Currently, he manages a portfolio of over 600 beverages across five different outlets, as well as liaising with wine merchants and wineries alike.

Yet he still finds the time and energy for his current project; studying for the illustrious Master of Wine certification awarded by the Institute of Master of Wine.

This ‘holy grail’ of wine qualifications is the very pinnacle of wine mastery and knowledge, and by no means an easy feat. There are only 356 people worldwide who have been awarded this title. Many have tried and failed.

I ask what wine is to him. He replies, “I always try and let wine tell me a story, I want to see the tiny little traits of where a wine has been grown, a certain site just by its aroma. It’s identity. I dislike when people look at wine in a super technical way, for me wine is emotion. You should always receive wine with a smile on your face”.

His modesty around the subject is further cemented telling me how excited he gets finding a really good $20 bottle of wine or one that has been not priced properly at a bottle shop with mixed up vintages; enjoying all the degrees of quality wine has to offer.

He says, “Pretention and lack of knowledge, unfortunately, scare people away, they think it is too complex which is a shame”.

The single biggest misconception he says comes across from day to day is, “Riesling is sweet.
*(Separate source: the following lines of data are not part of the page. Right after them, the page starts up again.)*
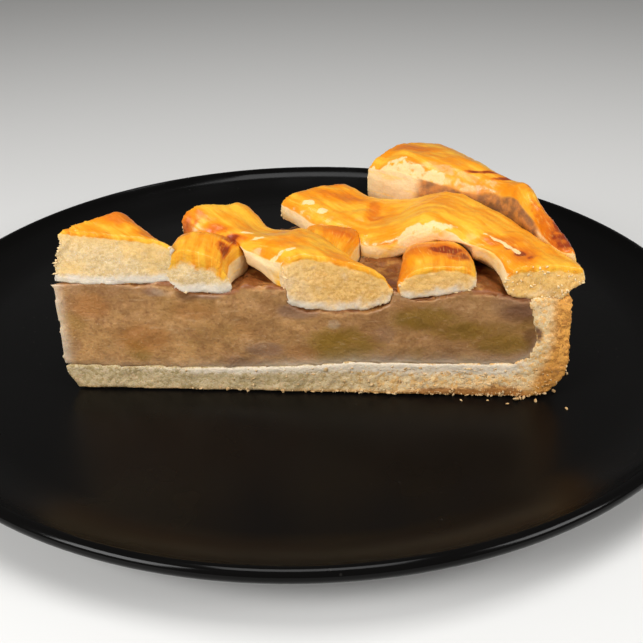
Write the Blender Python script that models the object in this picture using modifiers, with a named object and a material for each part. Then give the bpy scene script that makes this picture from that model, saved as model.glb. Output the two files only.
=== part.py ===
"""A slice of lattice-topped apple pie together with the dish it is served on.

Metres, +Z up. The origin is the centre of the plate's foot, on the table.
The slice has its own pie frame: u runs from the tip along the near cut face,
v runs across the slice, and z is measured from the underside of the crust.
"""
import math
from collections import namedtuple

import bmesh
import bpy
from mathutils import Matrix, Vector, noise

MM = 0.001
GAP = 0.3 * MM

# Driving dimensions of the pie
PIE_RADIUS = 130.0 * MM
SLICE_ANGLE = math.radians(36.0)
BASE_THICKNESS = 7.0 * MM
BASE_EDGE_THICKNESS = 9.8 * MM
WALL_HEIGHT = 29.0 * MM
WALL_THICKNESS = 9.0 * MM
WALL_FOOT_RADIUS = 9.5 * MM
WALL_BULGE = 1.2 * MM
FILLING_HEIGHT = 31.0 * MM
LID_HEIGHT = 50.0 * MM
LID_OVERHANG = 2.4 * MM

# Driving dimensions of the plate
PLATE_RADIUS = 118.1 * MM
PLATE_FLOOR_RADIUS = 97.0 * MM
PLATE_FLOOR_HEIGHT = 7.0 * MM
PLATE_RIM_RISE = 8.5 * MM
PLATE_LIP = 3.6 * MM
FOOT_HEIGHT = 2.4 * MM
FOOT_RADIUS = 70.0 * MM
FOOT_WIDTH = 6.0 * MM

# Where the slice lies on the plate
TIP_X = -62.2 * MM
TIP_Y = -38.2 * MM
SLICE_YAW = math.radians(-3.8)

# Relief and mesh steps
CUT_STEP = 4.5 * MM
CUT_RELIEF = 0.45 * MM
DOUGH_RELIEF = 0.5 * MM
FILLING_RELIEF = 0.8 * MM
STRIP_STEP = 3.9 * MM
STRIP_SIDES = 16
PIE_TURN_STEPS = 104
PLATE_TURN_STEPS = 72

# One station of a lattice strip, in millimetres of the pie frame. The tilts are
# how much higher the left side is than the middle, seen along the strip
Station = namedtuple("Station", "u v width underside thickness top_tilt under_tilt")

# Strips that run across the slice and lie on the filling, near end first
UNDER_STRIPS = {
    "strip_under_1": (
        Station(38, -9, 18, 29.6, 9.4, 2.8, 0.0),
        Station(38, 0, 18, 29.6, 10.0, 2.8, 0.0),
        Station(38, 9, 18, 29.6, 11.6, 2.2, 0.0),
        Station(38, 17, 17, 28.5, 8.0, 1.0, 0.0),
        Station(38, 24, 17, 28.0, 5.8, 0.0, 0.0),
        Station(38, 42, 17, 27.5, 5.8, 0.0, 0.0),
    ),
    "strip_under_2": (
        Station(69, 6, 15, 27.0, 5.5, 0.0, 0.0),
        Station(69, 14, 16, 27.5, 9.4, 1.2, 0.0),
        Station(69, 24, 16, 28.0, 10.2, 0.8, 0.0),
        Station(69, 33, 16, 28.0, 6.0, 0.0, 0.0),
        Station(69, 66, 16, 27.0, 6.0, 0.0, 0.0),
    ),
    "strip_under_3": (
        Station(98, -9, 16, 29.6, 8.0, 0.0, -1.4),
        Station(98, 0, 16, 29.6, 8.2, 0.0, -1.4),
        Station(98, 11, 16, 29.6, 7.2, 0.0, -0.7),
        Station(98, 22, 16, 28.5, 6.6, 0.0, 0.0),
        Station(98, 44, 16, 29.0, 8.4, 0.0, 0.0),
        Station(98, 56, 16, 28.0, 6.3, 0.0, 0.0),
        Station(98, 96, 16, 28.0, 6.0, 0.0, 0.0),
    ),
}

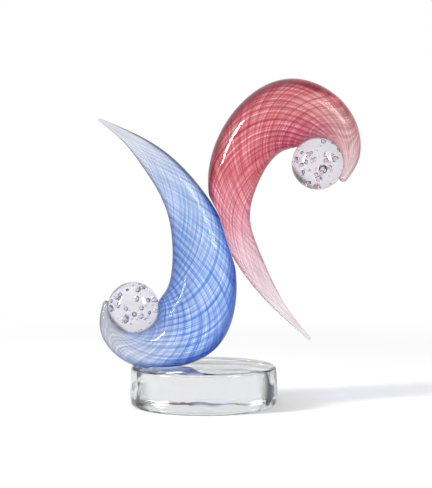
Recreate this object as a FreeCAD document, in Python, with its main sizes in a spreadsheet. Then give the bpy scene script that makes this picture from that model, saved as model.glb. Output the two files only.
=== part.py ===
import FreeCAD, Part
import math
import os

import Sketcher
from FreeCAD import Placement, Rotation, Vector

# Two glass waves on a clear glass disc. Each wave is one tapering body that swells from a thin
# tail to a round shoulder and then winds in round a glass ball. The blue wave stands on the
# disc, the red one is held high against its side, and clear films bond them at ground flats.
# X runs to the right, Z up, and the front is -Y. The origin is the centre of the underside.

os.makedirs("parts", exist_ok=True)

doc = FreeCAD.newDocument("glass_waves")
sheet = doc.addObject("Spreadsheet::Sheet", "sizes")

SIZES = {
    # Clear disc: its side bulges a little between two rounded rims
    "base_radius": 68.0,
    "base_height": 36.0,
    "base_bulge": 0.9,
    "base_rim_round": 3.0,
    # Clear adhesive, and how deep the glass is ground away for it
    "film": 0.3,
    "foot_grind": 3.5,
    "blue_joint_grind": 2.3,
    "red_joint_grind": 4.8,
    "joint_lean_angle": 17.6,
    "grind_reach": 160.0,
    "ball_film_radius": 8.0,
    # Blue wave: half-sizes of the glass, then the arcs of its spine from the crest to the tail
    "blue_shoulder": 33.6,
    "blue_lip": 2.8,
    "blue_lip_depth": 11.0,
    "blue_crest_start_angle": -20.6,
    "blue_crest_sweep_angle": 168.0,
    "blue_hip_bend": 69.4,
    "blue_hip_sweep_angle": 37.5,
    "blue_back_bend": 142.3,
    "blue_back_sweep_angle": 38.9,
    "blue_tail_bend": 191.9,
    "blue_tail_sweep_angle": 26.5,
    "blue_ball_radius": 23.7,
    "blue_ball_nest": 0.9,
    "blue_ball_offset": 64.6,
    # Red wave, in the same order, and how far its ground flat is up the joint past the blue one
    "red_shoulder": 31.1,
    "red_lip": 4.0,
    "red_lip_depth": 11.0,
    "red_crest_start_angle": 113.4,
    "red_crest_sweep_angle": 142.0,
    "red_hip_bend": 60.6,
    "red_hip_sweep_angle": 45.3,
    "red_back_bend": 92.0,
    "red_back_sweep_angle": 59.8,
    "red_tail_bend": 267.6,
    "red_tail_sweep_angle": 24.4,
    "red_ball_radius": 23.9,
    "red_ball_nest": 1.1,
    "joint_slip": 25.74,
}
for row, (alias, value) in enumerate(SIZES.items(), start=1):
    sheet.set("A%d" % row, str(value))
    sheet.setAlias("A%d" % row, alias)
doc.recompute()

# Half-widths at even steps from the tail's tip to the shoulder, of the shoulder's half-width
BACK_WIDTH_SHARES = {
    "blue": (0.08, 0.19, 0.355, 0.48, 0.61, 0.76, 0.875, 0.98, 1.0),
    "red": (0.06, 0.14, 0.28, 0.395, 0.495, 0.71, 0.84, 0.945, 1.0),
}
# The crest's sections: how much of its sweep round the ball lies before each, and how much
# of the taper from the shoulder to the lip lies after it
CREST_TURN_SHARES = (0.0, 0.15, 0.32, 0.51, 0.73, 1.0)
CREST_TAPER_SHARES = {
    "blue": (1.0, 0.71, 0.49, 0.31, 0.145, 0.0),
    "red": (1.0, 0.79, 0.55, 0.33, 0.145, 0.0),
}
# Sections of a rounded end, past the last one: how much of a quarter turn has gone at each
END_TURN_SHARES = (0.35, 0.65, 0.88)
# The glass is a little deeper, front to back, than it is wide in the picture plane
DEPTH_SHARE = 1.04
TINY = 1e-4
QUARTER_TURN = 90.0


def size(alias):
    """The value of one driving dimension."""
    return sheet.get(alias)


def place_on_xz(feature, origin, body):
    """Attach a feature to its body's XZ plane with the given offset placement."""
    plane = [f for f in body.Origin.OriginFeatures if f.Role == "XZ_Plane"][0]
    feature.AttachmentSupport = [(plane, "")]
    feature.MapMode = "FlatFace"
    feature.AttachmentOffset = origin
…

In fact, 95% of Australian Riesling is actually dry”.

Australia’s wine sector today is one of the most vibrant in the world.

Wines are imported from all over the globe.“The multicultural backdrop that Australia has is really in its favour when it comes to this diversity we see in wine offerings,” David explains.

The promise of a blooming wine industry here on the GC in the next five years is very much a real thing.

“Restaurateurs are really making the effort to have exciting wine lists, avoiding big names and giving you something you won’t find in bottle shops”, he says.

When asked what his favourite wine of all time is, he pauses and flashes his big white smile before gasping, “Of all time? It has to be Champagne. There’s nothing like it, no other wine region can capture so much drama in a bottle!”